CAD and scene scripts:
--------------------------------
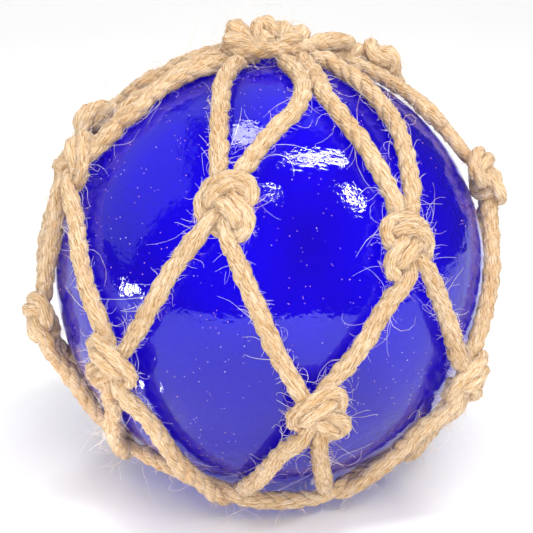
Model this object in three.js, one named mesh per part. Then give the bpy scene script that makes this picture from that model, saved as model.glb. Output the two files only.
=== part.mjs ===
import * as THREE from 'three';

// A blown glass float ball in a knotted net of three-strand jute rope.
// The model stands on +Z up, its front faces -Y, and the origin is the middle of the flat under the ball.

// Driving sizes, in millimetres
const BALL_DIAMETER = 150;
const BALL_REST_WIDTH = 24;
const ROPE_DIAMETER = 6;
const ROPE_IN_KNOTS = 3.8;
const ROPE_IN_HITCHES = 3.7;
const TOUCH_GAP = 0.3;
const CROWN_RING_DIAMETER = 20;
const TAIL_STUB_LENGTH = 6;

// Places on the ball as [polar, azimuth] in degrees: polar from the crown down, azimuth from the
// front towards the right. The net is tied by hand, so no two meshes are alike.
const UPPER_KNOTS = [[56.9, -70.8], [56.3, -14.7], [68.4, 37.5], [64, 92], [60, 144], [58, 198], [55.6, 256.5]];
const LOWER_KNOTS = [[98.3, -78.5], [97.7, -37], [105, 8.7], [107, 55], [104, 111], [102, 167], [99, 224]];
const BASE_BIGHTS = [[136.5, -68], [143, -16.3], [146.2, 28.9], [140, 70], [138, 139], [137, 195.5], [138, 252]];
// The crown has slipped a little to one side. The hitches and the loose end go round its own middle.
const CROWN = [1.5, 250];
const HITCH_AZIMUTHS = [-60, 54, 104, 147, 188, 226, 262];
// Some legs lie off the straight way between knot and hitch: the rope, its side and a place it goes by.
const STRAYING_LEGS = [
  { rope: 1, side: 1, goesBy: [25.7, 20.3] },
  { rope: 2, side: -1, goesBy: [28.7, 30.6] },
  { rope: 2, side: 1, goesBy: [37, 58] },
];
const TAIL_KNOT = [28, 112];
const TAIL_LEAVES_RING_AT = 80;
const KNOT_LEANS = [8, -6, 12, -10, 5, -8, 10];

// Facets of the solids
const ROPE_SIDES = 5;
const BALL_SEGMENTS = 36;
const BALL_ROWS = 18;
const BEND_TOLERANCE = 0.385;
const THICKNESS_TOLERANCE = 0.7;
// An arc bows out by its length times its bend, divided by this.
const ARC_TO_BOW = 8;

// How the courses are drawn, and then pulled tight
const POINT_SPACING = 2.5;
const KNOT_DRAWN_SCALE = 1.05;
const KNOT_REACH = 5.2;
const KNOT_TIGHTNESS = 0.5;
const LEG_END_LENGTH = 2 * ROPE_DIAMETER;
const HITCH_TIGHTNESS = 0.9;
const NEAR_MIDDLE = 0.8;
const KNOT_HEIGHT = 1.8;
const SMALL_STEP = 0.001;
// The crown ring, in degrees round from where its end leaves it, and how far out that end steps.
const RING_TURN = [10, 346];
const RING_STEPS = 20;
const RING_STEPS_OUT = 5;
const PULLING_ROUNDS = 220;
const SETTLE_ROUNDS = 320;
const ROUNDS_PER_SEARCH = 10;
const SEARCH_REACH = 1.3 * ROPE_DIAMETER;
const PUSH_SHARE = 1.4;
const BENDING_WHILE_PULLED = 0.3;
const BENDING_AT_REST = 0.075;
const NEIGHBOURS_IN_A_ROPE = 4;
const OWN_REACH = 1.3 * ROPE_IN_KNOTS;
const THINNING_ROUNDS = 60;
const THINNING_SHARE = 0.15;
const NEARLY_PARALLEL = 1e-9;

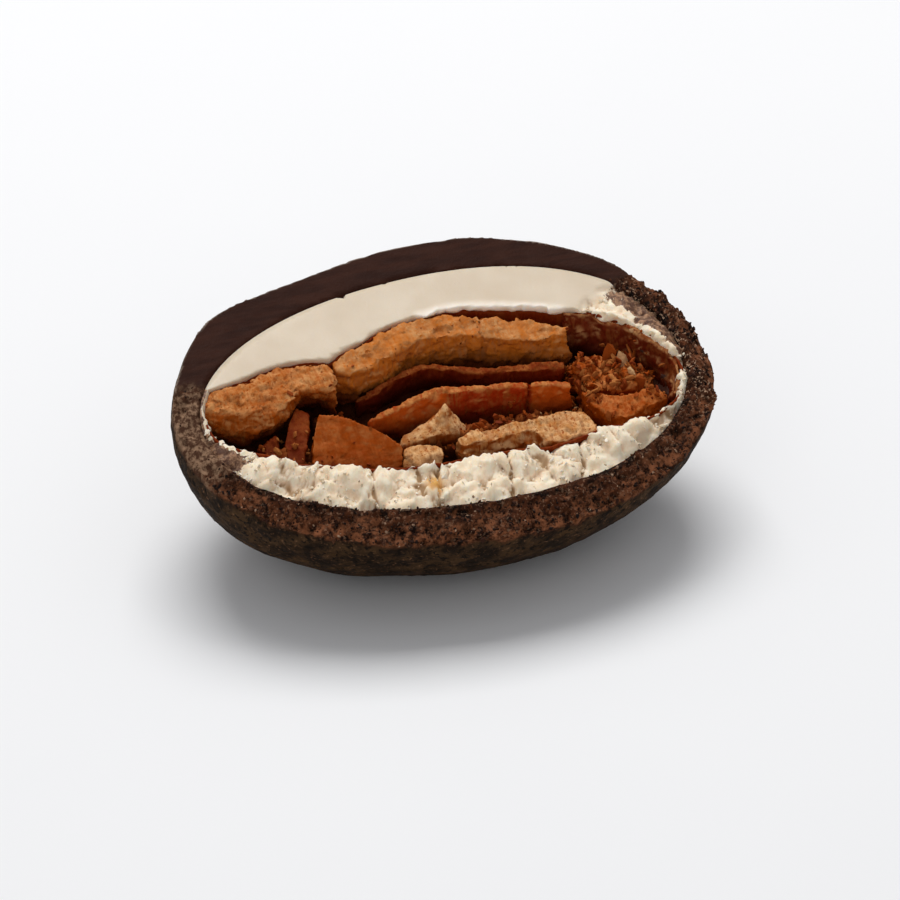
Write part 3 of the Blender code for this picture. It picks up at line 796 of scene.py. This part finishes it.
lobeBack = {
    "node": "kernel_lobe_back", "kind": "fibrousCocoaNib", "seed": 23.0,
    "jag": 0.12, "grain": 0.035, "striae": 0.075, "striaeSize": 0.26, "pitted": 0.3,
    "rows": [
    [(-4.55, 2.9, -0.15), (-4, 3.2, -0.05), (-2.8, 3.5, 0), (-1.6, 3.9, 0), (-0.5, 4.2, 0),
     (0.6, 4.3, 0), (1.6, 4.3, -0.05), (2.6, 4, -0.1), (3.6, 3.7, -0.15), (4.8, 3.2, -0.2),
     (6, 2.7, -0.2), (6.8, 2.1, -0.25)],
    [(-4.5, 2.4, -0.2), (-4, 2.1, -0.15), (-3.3, 2.1, -0.15), (-2.3, 2.4, -0.15),
     (-1.1, 2.8, -0.15), (-0.1, 3.1, -0.15), (0.6, 3.1, -0.15), (1.7, 3, -0.2),
     (2.8, 2.7, -0.25), (4.2, 2.1, -0.25), (5.5, 1.8, -0.25), (6.7, 1.8, -0.3)],
    [(-4.3, 2.3, -1.1), (-3.6, 2, -1.7), (-3, 2.1, -1.35), (-1.9, 2.3, -1), (-0.9, 2.8, -1.15),
     (0.2, 3, -1.05), (0.8, 3, -1.15), (1.9, 2.8, -1.75), (3.2, 2.4, -1.65), (4.4, 2, -1.3),
     (5.7, 1.6, -1.35), (6.9, 1.4, -1.8)]]}
makeNib("lobeBack", **lobeBack)

foldUpper = {
    "node": "kernel_fold_upper", "kind": "deepCocoaNib", "seed": 31.0,
    "jag": 0.07, "grain": 0.03, "rows": [
    [(-3.8, 1.5, -1.35), (-2.9, 1.8, -1.2), (-1.9, 2.1, -1.1), (-1.1, 2.3, -1),
     (-0.2, 2.4, -0.95), (0.6, 2.2, -0.95), (1.6, 1.7, -0.95), (2.9, 1.35, -0.95),
     (4.2, 1.1, -0.9), (5.3, 0.9, -0.85), (6.2, 0.7, -0.85)],
    [(-3.8, 1.3, -1.4), (-3, 1.4, -1.25), (-2, 1.8, -1.15), (-1.1, 2, -1.05), (-0.2, 2.1, -1),
     (0.6, 1.9, -1), (1.6, 1.4, -1), (2.9, 1, -1), (4.2, 0.7, -0.95), (5.3, 0.45, -0.9),
     (6.1, 0.3, -0.9)],
    [(-3.6, 1.1, -2.1), (-2.9, 1.2, -2.2), (-2, 1.6, -2.1), (-1, 1.9, -2), (-0.2, 2, -1.9),
     (0.7, 1.8, -1.6), (1.6, 1.3, -1.4), (2.9, 0.95, -1.4), (4.2, 0.65, -1.4), (5.3, 0.4, -1.4),
     (5.9, 0.2, -1.5)]]}
makeNib("foldUpper", **foldUpper)

foldMiddle = {
    "node": "kernel_fold_middle", "kind": "seedLeafFold", "seed": 43.0,
    "jag": 0.07, "grain": 0.02, "striae": 0.03, "cracks": (4.1,), "pitted": 0.2,
    "fresh": ((-4.0, 0.1), (4.0, 7.0)), "rows": [
    [(-3.9, -0.3, -1), (-3.2, 0, -0.9), (-2.4, 0.1, -0.8), (-1.6, 0.4, -0.7), (-0.8, 0.5, -0.6),
     (-0.1, 0.5, -0.55), (0.7, 0.25, -0.5), (1.8, 0.1, -0.5), (2.8, -0.15, -0.45),
     (3.9, -0.4, -0.45), (4.9, -0.6, -0.45), (5.8, -0.9, -0.5)],
    [(-3.8, -0.4, -1.05), (-3.1, -0.3, -0.95), (-2.3, -0.1, -0.85), (-1.5, 0.1, -0.75),
     (-0.7, 0.2, -0.65), (0, 0.1, -0.6), (0.7, -0.1, -0.55), (1.7, -0.15, -0.55),
     (2.8, -0.45, -0.5), (3.9, -0.7, -0.5), (4.9, -0.9, -0.5), (5.7, -1.2, -0.55)],
    [(-3.5, -0.5, -1.7), (-2.9, -0.5, -1.9), (-2.2, -0.6, -2), (-1.4, -0.7, -2.1),
     (-0.7, -0.9, -2.2), (0, -0.9, -2.3), (0.7, -0.8, -2.3), (1.7, -0.9, -2.3), (2.8, -1, -2.2),
     (3.8, -1.2, -2), (4.9, -1.3, -1.8), (5.9, -1.4, -1.7)]]}
makeNib("foldMiddle", **foldMiddle)

blockFront = {
    "node": "kernel_block_front", "kind": "foldedCocoaNib", "seed": 51.0,
    "jag": 0.05, "grain": 0.008, "pitted": 0.0, "granular": 0.35, "rows": [
    [(-6.3, 0.1, -0.2), (-5.7, -0.1, -0.25), (-5.1, -0.4, -0.3), (-4.4, -0.9, -0.4),
     (-3.7, -1.5, -0.5), (-3, -2.4, -0.75)],
    [(-6.8, -0.8, -0.75), (-6.2, -1, -0.8), (-5.5, -1.3, -0.85), (-4.8, -1.6, -0.9),
     (-4, -2.1, -0.95), (-3.1, -2.6, -1)],
    [(-7.2, -1.8, -1.3), (-6.6, -2.3, -1.4), (-5.8, -2.7, -1.45), (-5.1, -2.9, -1.5),
     (-4.2, -3, -1.5), (-3.2, -3.1, -1.35)]]}
makeNib("blockFront", **blockFront)

slabLeft = {
    "node": "kernel_slab_left", "kind": "deepCocoaNib", "seed": 61.0,
    "jag": 0.06, "grain": 0.02, "pitted": 0.2, "granular": 0.3, "rows": [
    [(-6.9, 1.3, -0.9), (-7.6, 0.4, -1), (-8, -0.5, -1.15), (-8.2, -1.3, -1.3), (-8.2, -2, -1.45)],
    [(-6.4, 0.8, -0.85), (-6.7, 0, -0.95), (-7.1, -0.8, -1.15), (-7.5, -1.6, -1.3),
     (-7.6, -2.4, -1.45)]]}
makeNib("slabLeft", **slabLeft)

slabFarLeft = {
    "node": "kernel_slab_far_left", "kind": "deepCocoaNib", "seed": 67.0,
    "jag": 0.06, "grain": 0.02, "pitted": 0.2, "granular": 0.3, "rows": [
    [(-9.3, -0.2, -1.35), (-9.1, -0.5, -1.35), (-9, -1, -1.5), (-9, -1.6, -1.6)],
    [(-8.2, 0.2, -1.2), (-8.3, -0.3, -1.3), (-8.5, -1.1, -1.45), (-8.5, -1.8, -1.6)]]}
makeNib("slabFarLeft", **slabFarLeft)

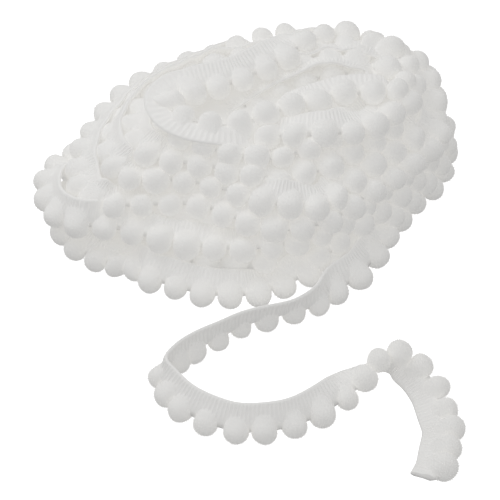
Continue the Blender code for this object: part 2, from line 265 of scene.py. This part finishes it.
def settle(upper, lower, pompom_runs, hold, rounds):
    """Ease the laid trim into place: keep its width and length, part what touches, rest it on the floor.

    Each round moves both lines by a share of what is wrong: hold * (home - line) towards the laid place,
    then shares of the overlap at a touch, of the bend to smooth it, of the excess length and of the width.
    """
    upper_home, lower_home = upper.copy(), lower.copy()
    every = np.arange(len(upper))
    balls = np.round(pompom_runs / section_step).astype(int)
    section = np.concatenate([balls, every, every, every])
    share = np.concatenate([np.ones(len(balls))] + [0 * every + station for station in band_stations])[:, None]
    radius = np.concatenate([0 * balls + touch_pompom, np.full(3 * len(every), touch_band)])
    for k in range(rounds):
        upper += hold * (upper_home - upper)
        lower += hold * (lower_home - lower)
        points = upper[section] * (1 - share) + lower[section] * share
        if k % pair_rounds == 0:
            first, second = crowded_pairs(points.astype(np.float32), radius, section)
        gap = points[first] - points[second]
        far = np.maximum(np.linalg.norm(gap, axis=1), no_length)
        push = gap * (touch_share * np.maximum(radius[first] + radius[second] - far, 0.0) / far)[:, None]
        for index, way in ((first, 1.0), (second, -1.0)):
            np.add.at(upper, section[index], way * push * (1 - share[index]))
            np.add.at(lower, section[index], way * push * share[index])
        for line in (upper, lower):
            line[1:-1] += smooth_share * (line[:-2] + line[2:] - 2 * line[1:-1])
        for line, least in ((upper, shortest_upper), (lower, shortest_lower)):
            run = line[1:] - line[:-1]
            size = np.maximum(np.linalg.norm(run, axis=1), no_length)
            excess = size - np.clip(size, least * section_step, section_step)
            move = run * (length_share * excess / size)[:, None]
            line[:-1] += move
            line[1:] -= move
        width = lower - upper
        size = np.linalg.norm(width, axis=1)
        move = width * (width_share * (size - hang_depth) / size)[:, None]
        upper += move
        lower -= move
        upper[:, 2] = np.maximum(upper[:, 2], band_floor)
        lower[:, 2] = np.maximum(lower[:, 2], pompom_radius)
    return np.stack([upper, lower], axis=1)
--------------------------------
To do |
Please copy exactly the lines from the first line of the records above through the line containing "const TAIL_STUB_LENGTH = 6;", including both, and nothing more.

Task output |
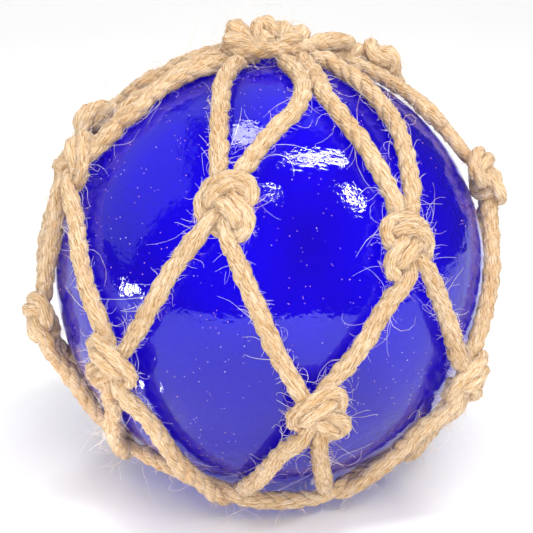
Model this object in three.js, one named mesh per part. Then give the bpy scene script that makes this picture from that model, saved as model.glb. Output the two files only.
=== part.mjs ===
import * as THREE from 'three';

// A blown glass float ball in a knotted net of three-strand jute rope.
// The model stands on +Z up, its front faces -Y, and the origin is the middle of the flat under the ball.

// Driving sizes, in millimetres
const BALL_DIAMETER = 150;
const BALL_REST_WIDTH = 24;
const ROPE_DIAMETER = 6;
const ROPE_IN_KNOTS = 3.8;
const ROPE_IN_HITCHES = 3.7;
const TOUCH_GAP = 0.3;
const CROWN_RING_DIAMETER = 20;
const TAIL_STUB_LENGTH = 6;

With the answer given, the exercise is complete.